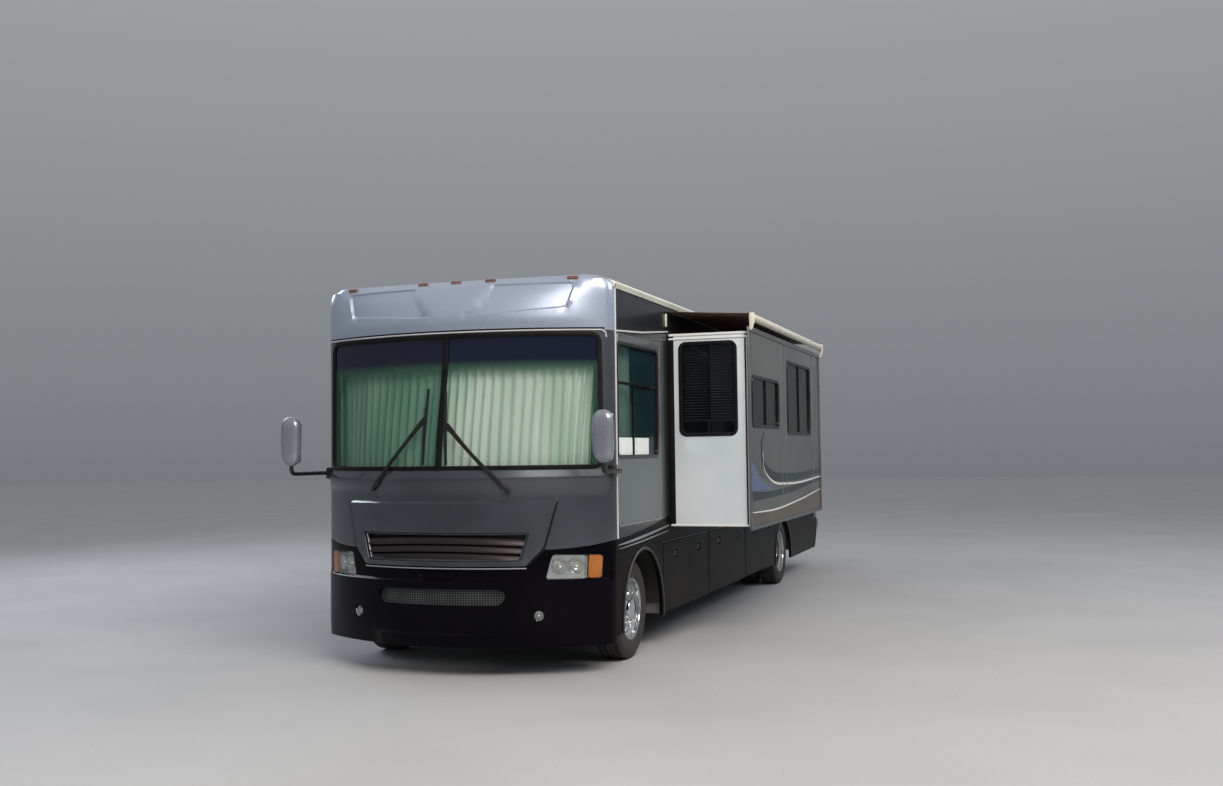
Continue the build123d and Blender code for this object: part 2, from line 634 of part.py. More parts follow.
spring_x = rail_x + 76
spring_width = 60.0
leaf_springs = []
for y in (front_axle_y, rear_axle_y):
    for side in (-1, 1):
        low = tyre_radius - 20 if y == front_axle_y else tyre_radius + 70
        reach = 620 if y == rear_axle_y else 560
        leaf = make_face([
            ThreePointArc((y - reach, low + 90), (y, low), (y + reach, low + 90)),
            Line((y + reach, low + 90), (y + reach, low + 130)),
            ThreePointArc((y + reach, low + 130), (y, low + 40), (y - reach, low + 130)),
            Line((y - reach, low + 130), (y - reach, low + 90)),
        ])
        leaf = extrude(Plane.YZ * leaf, spring_width)
        leaf_springs.append(leaf.moved(Location((side * spring_x - spring_width / 2, 0, 0))))

# Knuckles: a yoke round the kingpin, with the spindle for the hub
knuckle = block(kingpin_x - 55, kingpin_x + 90, front_axle_y - 55, front_axle_y + 55,
                front_axle_z - 150, front_axle_z + 90)
knuckle -= block(kingpin_x - 70, kingpin_x + 48, front_axle_y - 70, front_axle_y + 70,
                 front_axle_z - 111, front_axle_z + 51)
knuckle += Pos(kingpin_x, front_axle_y, front_axle_z - 30) * Cylinder(17, 200)
knuckle += cylinder_x(kingpin_x + 50, 1100, front_axle_y, front_axle_z, spindle_radius)


# Wheels
def tyre(centre_x, y):
    """A radial tyre, its section turned about the axle."""
    w = tyre_width / 2
    section = make_face([
        Line((-w + 22, rim_radius), (w - 22, rim_radius)),
        ThreePointArc((w - 22, rim_radius), (w, rim_radius + 75), (w - 16, tyre_radius - 26)),
        ThreePointArc((w - 16, tyre_radius - 26), (w - 22, tyre_radius - 8), (w - 38, tyre_radius)),
        Line((w - 38, tyre_radius), (-w + 38, tyre_radius)),
        ThreePointArc((-w + 38, tyre_radius), (-w + 22, tyre_radius - 8), (-w + 16, tyre_radius - 26)),
        ThreePointArc((-w + 16, tyre_radius - 26), (-w, rim_radius + 75), (-w + 22, rim_radius)),
    ])
    ring = revolve(section, Axis.X)
    return Pos(centre_x, y, tyre_radius) * ring


def rim(centre_x, y, disc_out, bore):
    """A steel rim: a drop-centre barrel and a dished disc that is bolted at disc_out from the centre."""
    w = tyre_width / 2 - 14
    outside = [(-w, 0), (-w, rim_radius), (-w + 34, rim_radius), (-w + 50, rim_radius - 28)]
    inside = [(-w - 1, 0), (-w - 1, rim_radius - 11), (-w + 30, rim_radius - 11), (-w + 46, rim_radius - 38)]
    solids = []
    for half_line in (outside, inside):
        line = [*half_line, *[(-x, r) for x, r in reversed(half_line)]]
        solids.append(revolve(make_face(Polyline(line, close=True)), Axis.X))
    outer, inner = solids
    lean = math.copysign(1, disc_out)
    dish = revolve(make_face(Polyline([
        (disc_out, bore), (disc_out, 172), (disc_out - 30 * lean, rim_radius), (disc_out - 44 * lean, rim_radius),
        (disc_out - 14 * lean, 166), (disc_out - 14 * lean, bore),
    ], close=True)), Axis.X)
    for hole in range(8):
        angle = math.radians(45 * hole + 22.5)
        dish -= Pos(disc_out, 202 * math.cos(angle), 202 * math.sin(angle)) * Rot(0, 90, 0) * Cylinder(21, 130)
    return Pos(centre_x, y, tyre_radius) * ((outer - inner) + (dish & outer))


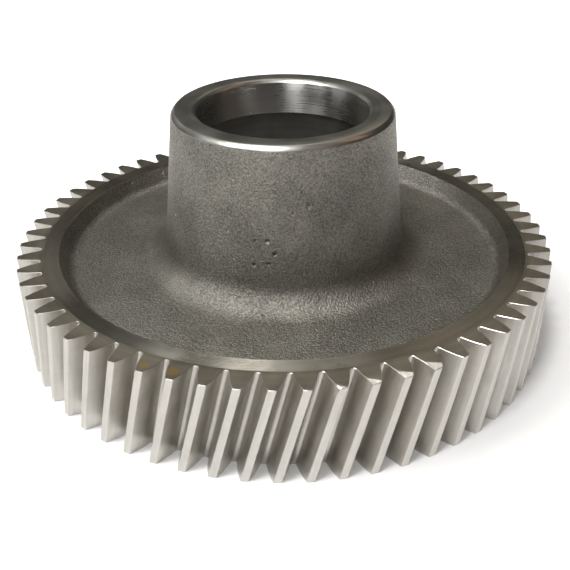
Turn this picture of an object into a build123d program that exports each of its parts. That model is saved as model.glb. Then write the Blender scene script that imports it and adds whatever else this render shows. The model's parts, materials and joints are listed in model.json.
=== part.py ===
from build123d import *
import os
from math import acos, atan, cos, degrees, pi, radians, sin, tan

# Single-helical gear wheel forged with a long hub on one side, all one piece of steel.
# Millimetres. The Z axis is the gear's own axis, and z = 0 is the faced underside of the
# rim, on which the wheel stands. The hub rises above the rim on the +Z side.

# Toothing, as it is given on a gear drawing
TEETH = 61
NORMAL_MODULE = 3.0
NORMAL_PRESSURE_ANGLE = 20.0
HELIX_ANGLE = 14.0  # right hand: the teeth climb anticlockwise, seen from the hub side
FACE_WIDTH = 35.0
ADDENDUM_FACTOR = 1.0
DEDENDUM_FACTOR = 1.25
ROOT_CORNER = 0.9  # height of the bevelled corner at the bottom of a tooth space
BACKLASH = 0.06  # taken off each tooth, measured along the pitch circle
ROOT_FLAT = 1.1  # width of the flat at the bottom of a tooth space
FLANK_CHORDS = 3  # straight chords that stand for one involute flank, 0.03 mm off it at most

# Rim and web
RIM_LAND = 8.0  # faced ring between the tooth roots and the edge of the web recess
RECESS_DEPTH = 6.8  # how far the web lies below each face of the rim
RECESS_WALL_SLOPE = 24.0  # degrees off the axis
RECESS_FOOT_CHAMFER = 2.0

# Hub
HUB_LENGTH = 83.5  # from the underside of the rim to the end face of the hub
HUB_TOP_DIAMETER = 77.4
HUB_DRAFT = 6.2  # degrees, as left by the forging die
HUB_EDGE_CHAMFER = 1.4
HUB_BASE_RADIUS = 10.0
LOWER_BOSS_DIAMETER = 84.0
LOWER_BOSS_BASE_CHAMFER = 3.0

# Bore: a ground bearing seat at each end and a turned relief between them
SEAT_DIAMETER = 60.0
UPPER_SEAT_LENGTH = 11.5
LOWER_SEAT_LENGTH = 11.5
RELIEF_DEPTH = 1.0
BORE_CHAMFER_WIDTH = 1.4
BORE_CHAMFER_DEPTH = 1.2


# Transverse gear geometry, worked out from the normal one
transverse_module = NORMAL_MODULE / cos(radians(HELIX_ANGLE))
transverse_pressure = atan(tan(radians(NORMAL_PRESSURE_ANGLE)) / cos(radians(HELIX_ANGLE)))
pitch_radius = transverse_module * TEETH / 2
base_radius = pitch_radius * cos(transverse_pressure)
tip_radius = pitch_radius + ADDENDUM_FACTOR * NORMAL_MODULE
root_radius = pitch_radius - DEDENDUM_FACTOR * NORMAL_MODULE
flank_start_radius = root_radius + ROOT_CORNER
tooth_step = 360 / TEETH
twist = degrees(FACE_WIDTH * tan(radians(HELIX_ANGLE)) / pitch_radius)

# Radii and heights of the blank that follow from the driving sizes
recess_radius = root_radius - RIM_LAND
ring_radius = (recess_radius + root_radius) / 2
web_top = FACE_WIDTH - RECESS_DEPTH
web_bottom = RECESS_DEPTH
hub_top_radius = HUB_TOP_DIAMETER / 2
lower_boss_radius = LOWER_BOSS_DIAMETER / 2
seat_radius = SEAT_DIAMETER / 2
relief_radius = seat_radius + RELIEF_DEPTH
upper_seat_end = HUB_LENGTH - BORE_CHAMFER_DEPTH
upper_seat_start = upper_seat_end - UPPER_SEAT_LENGTH
lower_seat_end = BORE_CHAMFER_DEPTH + LOWER_SEAT_LENGTH


def involute_roll(radius):
    """The involute function of the flank's pressure angle at a radius, in radians."""
    pressure = acos(base_radius / radius)
    return tan(pressure) - pressure


def half_tooth_angle(radius):
    """Half the angle that a tooth takes up at a radius, in degrees."""
    half_at_pitch = (pi * transverse_module / 2 - BACKLASH) / (2 * pitch_radius)
    return degrees(half_at_pitch + involute_roll(pitch_radius) - involute_roll(radius))


def polar(radius, angle):
    """A point of the toothing's plane, from its radius and its angle in degrees."""
    return Vector(radius * cos(radians(angle)), radius * sin(radians(angle)), 0)


def flank_points(tooth_angle, side):
    """Points up one involute flank, root to tip; side is -1 or +1 for a tooth's two sides."""
    step = (tip_radius - flank_start_radius) / FLANK_CHORDS
    radii = [flank_start_radius + step * index for index in range(FLANK_CHORDS + 1)]
    return [polar(radius, tooth_angle + side * half_tooth_angle(radius)) for radius in radii]


def tooth_points(index, start_angle):
    """Up a tooth's right flank, down its left one, and across the space after it."""
    tooth_angle = start_angle + index * tooth_step
    space_angle = tooth_angle + tooth_step / 2
    half_flat_angle = degrees(ROOT_FLAT / 2 / root_radius)
    right = flank_points(tooth_angle, -1)
    left = flank_points(tooth_angle, 1)
    bottom = [
        polar(root_radius, space_angle - half_flat_angle),
        polar(root_radius, space_angle + half_flat_angle),
    ]
    return right + left[::-1] + bottom


def make_tooth_ring():
    """The toothed ring: the tooth outline twisted along the axis, less the blank inside it.

    A tooth is centred on the X axis at half the face width."""
    points = []
    for index in range(TEETH):
        points += tooth_points(index, -twist / 2)
    outline = Face(Wire.make_polygon(points))
    toothed = Solid.extrude_linear_with_rotation(
        outline, (0, 0, 0), (0, 0, FACE_WIDTH), twist
    )
    core = Pos(0, 0, FACE_WIDTH / 2) * Cylinder(ring_radius, 2 * FACE_WIDTH)
    return toothed - core


def corner(sketch, radius, height):
    """The corner of a half section in the XZ plane that lies at a radius and a height."""
    return sketch.vertices().sort_by_distance((radius, 0, height))[0]


def turned(points):
    """A half section in the XZ plane, as a face, from (radius, height) pairs."""
    wire = Polyline(*[(radius, 0, height) for radius, height in points], close=True)
    return make_face(wire)


def make_blank():
    """The forged blank inside the tooth ring: rim, web, hub and the short boss below."""
    hub_taper = tan(radians(HUB_DRAFT))
    wall_inset = RECESS_DEPTH * tan(radians(RECESS_WALL_SLOPE))
    foot_radius = recess_radius - wall_inset
    chamfer_height = HUB_LENGTH - HUB_EDGE_CHAMFER
    chamfer_radius = hub_top_radius + HUB_EDGE_CHAMFER * hub_taper
    hub_foot_radius = hub_top_radius + (HUB_LENGTH - web_top) * hub_taper
    boss_foot_radius = lower_boss_radius + RECESS_DEPTH * hub_taper
    section = turned(
        [
            (0, 0),
            (lower_boss_radius, 0),
            (boss_foot_radius, web_bottom),
            (foot_radius, web_bottom),
            (recess_radius, 0),
            (ring_radius, 0),
            (ring_radius, FACE_WIDTH),
            (recess_radius, FACE_WIDTH),
            (foot_radius, web_top),
            (hub_foot_radius, web_top),
            (chamfer_radius, chamfer_height),
            (chamfer_radius - HUB_EDGE_CHAMFER, HUB_LENGTH),
            (0, HUB_LENGTH),
        ]
    )
    for height in (web_bottom, web_top):
        section = chamfer(corner(section, foot_radius, height), RECESS_FOOT_CHAMFER)
    section = fillet(corner(section, hub_foot_radius, web_top), HUB_BASE_RADIUS)
    boss_corner = corner(section, boss_foot_radius, web_bottom)
    section = chamfer(boss_corner, LOWER_BOSS_BASE_CHAMFER)
    return revolve(section, Axis.Z)


def make_bore():
    """The space of the bore: two bearing seats, the relief between, and both lead-ins."""
    mouth_radius = seat_radius + BORE_CHAMFER_WIDTH
    section = turned(
        [
            (0, 0),
            (mouth_radius, 0),
            (seat_radius, BORE_CHAMFER_DEPTH),
            (seat_radius, lower_seat_end),
            (relief_radius, lower_seat_end),
            (relief_radius, upper_seat_start),
            (seat_radius, upper_seat_start),
            (seat_radius, upper_seat_end),
            (mouth_radius, HUB_LENGTH),
            (0, HUB_LENGTH),
        ]
    )
    return revolve(section, Axis.Z)


gear = make_blank() - make_bore() + make_tooth_ring()

os.makedirs("parts", exist_ok=True)
export_step(gear, "parts/helical_gear.step")
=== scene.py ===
# %% [markdown]
# # A helical gear wheel with a long hub
#
# The CAD model gives this gear its sizes. Here it gets the surfaces that a real one has after
# the forging hammer, the shot blaster, the lathe, the gear hobber and the grinder. Each step is
# a cell: first a few words on what is being made and why in this way, then the code.
#
# It must be the first thing in the scene, because everything else is placed from it.

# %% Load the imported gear
import json
from math import acos, atan, cos, degrees, hypot, pi, radians, sin, tan

import bmesh
import bpy
from mathutils import Matrix, Vector


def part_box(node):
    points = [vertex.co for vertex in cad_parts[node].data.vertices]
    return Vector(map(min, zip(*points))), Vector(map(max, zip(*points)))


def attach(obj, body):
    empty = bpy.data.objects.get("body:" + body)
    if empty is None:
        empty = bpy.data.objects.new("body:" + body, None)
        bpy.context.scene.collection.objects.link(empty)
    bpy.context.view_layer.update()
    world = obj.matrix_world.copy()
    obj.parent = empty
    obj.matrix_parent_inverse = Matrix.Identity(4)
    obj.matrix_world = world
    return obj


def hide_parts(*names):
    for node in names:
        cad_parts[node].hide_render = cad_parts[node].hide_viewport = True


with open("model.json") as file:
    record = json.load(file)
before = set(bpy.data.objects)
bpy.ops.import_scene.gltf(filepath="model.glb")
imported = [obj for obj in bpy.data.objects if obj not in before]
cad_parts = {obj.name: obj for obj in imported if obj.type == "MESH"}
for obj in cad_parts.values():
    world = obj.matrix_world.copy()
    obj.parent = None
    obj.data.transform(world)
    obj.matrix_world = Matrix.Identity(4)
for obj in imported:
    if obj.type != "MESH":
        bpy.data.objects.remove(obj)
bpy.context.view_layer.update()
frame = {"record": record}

CAD_NODE = "helical_gear"
MM = 0.001
low_corner, high_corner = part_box(CAD_NODE)
mounts = {mount["name"]: mount for mount in frame["record"]["mounts"]}
print("CAD box, mm:", [round((b - a) / MM, 2) for a, b in zip(low_corner, high_corner)])

# %% [markdown]
# ## The sizes of the toothing
#
# A gear's teeth follow from a few numbers: how many teeth, the module, the pressure angle and
# the helix angle. The tip circle is the widest part of the CAD box, so the module can be worked
# out backwards from it. The face width is twice the height at which the record puts the middle
# of the teeth. Everything is in metres, as Blender works.
#
# The spaces of the real gear are cut deeper than a standard tooth's, by about a millimetre and a
# half, which shows where the teeth run out at the top face. So the dedendum is larger here.

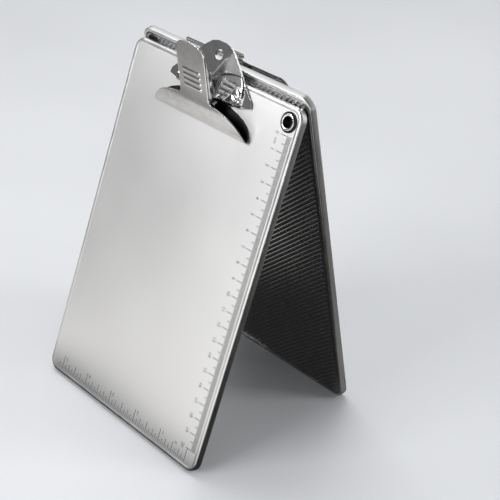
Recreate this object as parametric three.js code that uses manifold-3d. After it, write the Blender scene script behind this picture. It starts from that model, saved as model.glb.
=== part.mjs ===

• _The request_:
Quote word for word the lines from the line holding "gear = make_blank()" through the line holding "if empty is"; include both of those lines and add nothing.

• _Exercise response_:
gear = make_blank() - make_bore() + make_tooth_ring()

os.makedirs("parts", exist_ok=True)
export_step(gear, "parts/helical_gear.step")
=== scene.py ===
# %% [markdown]
# # A helical gear wheel with a long hub
#
# The CAD model gives this gear its sizes. Here it gets the surfaces that a real one has after
# the forging hammer, the shot blaster, the lathe, the gear hobber and the grinder. Each step is
# a cell: first a few words on what is being made and why in this way, then the code.
#
# It must be the first thing in the scene, because everything else is placed from it.

# %% Load the imported gear
import json
from math import acos, atan, cos, degrees, hypot, pi, radians, sin, tan

import bmesh
import bpy
from mathutils import Matrix, Vector


def part_box(node):
    points = [vertex.co for vertex in cad_parts[node].data.vertices]
    return Vector(map(min, zip(*points))), Vector(map(max, zip(*points)))


def attach(obj, body):
    empty = bpy.data.objects.get("body:" + body)
    if empty is None:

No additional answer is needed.